My point here is the saying works both ways – right place, right time and wrong place, wrong time. And yes, Steph has had his problems and his inflated sense of self has, at times, been detrimental to team chemistry. The man is human and has made mistakes.
And yet, don’t we live in a society that gives people second chances and the opportunity to redeem themselves? My goodness, if you’ve read anything about Marbury over the past few years, you’d swear he was in cahoots with the Son of Sam.
The human spirit, like a burned tree trunk, has the capacity to grow back from adversity and be stronger than ever. That time for Steph is now.

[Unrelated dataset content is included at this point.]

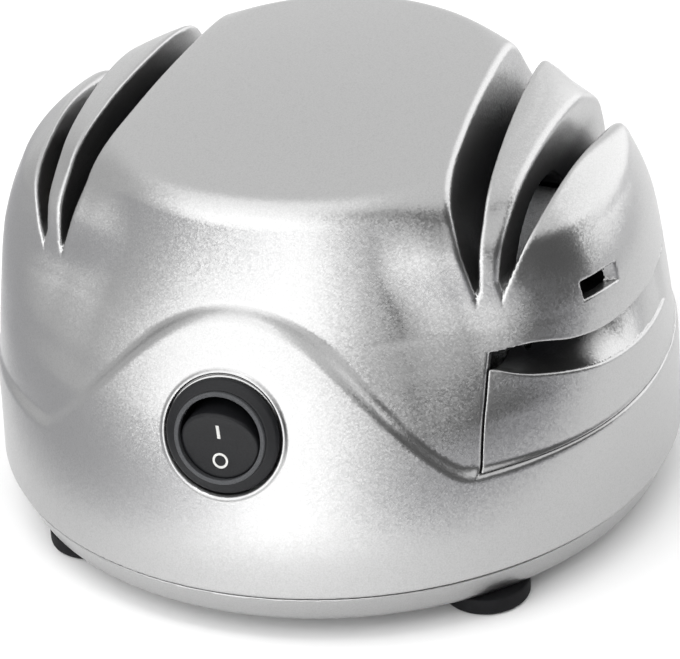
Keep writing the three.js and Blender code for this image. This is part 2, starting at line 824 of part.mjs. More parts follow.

People seem to forget that he’s one of the best point guards to ever do it. If you’re shocked at that last statement, let’s look in the books. He’s the only point guard, other than the incomparable Big O, Mr. Oscar Robertson to average 20 points and 8 assists for a career. And when you factor in the sub par ending to his Knicks tenure, those numbers are even more shocking.
peep two of the greatest guards of this generation going at it
He has a golden opportunity to redeem himself during these last few years he has left. And, if no one else can get behind the man and wish him the best, the asphalt of NYC that birthed him can. Everybody, including me, is in love with this year’s rookie point guard sensation and first overall pick, Derrick Rose. But quiet as kept, his game is eerily reminiscent of Steph’s, minus the radar on the jumper.
And let’s allow the final chapters of the Starbury saga to be written before we hang the man in effigy. Who know’s, the ending could be worth waiting for. And say what you want. But what’s utterly undeniable is that Steph had, and still has, game on top of game!
Without the NYC playgrounds, Steph would never have shared his genius with the world and his family would still be stuck on the fourth floor of a project building in Coney Island. When it’s all said and done, that has to count for something.
THE PLAYGROUND IS NOT THE PROBLEM. IT IS THE SOLUTION!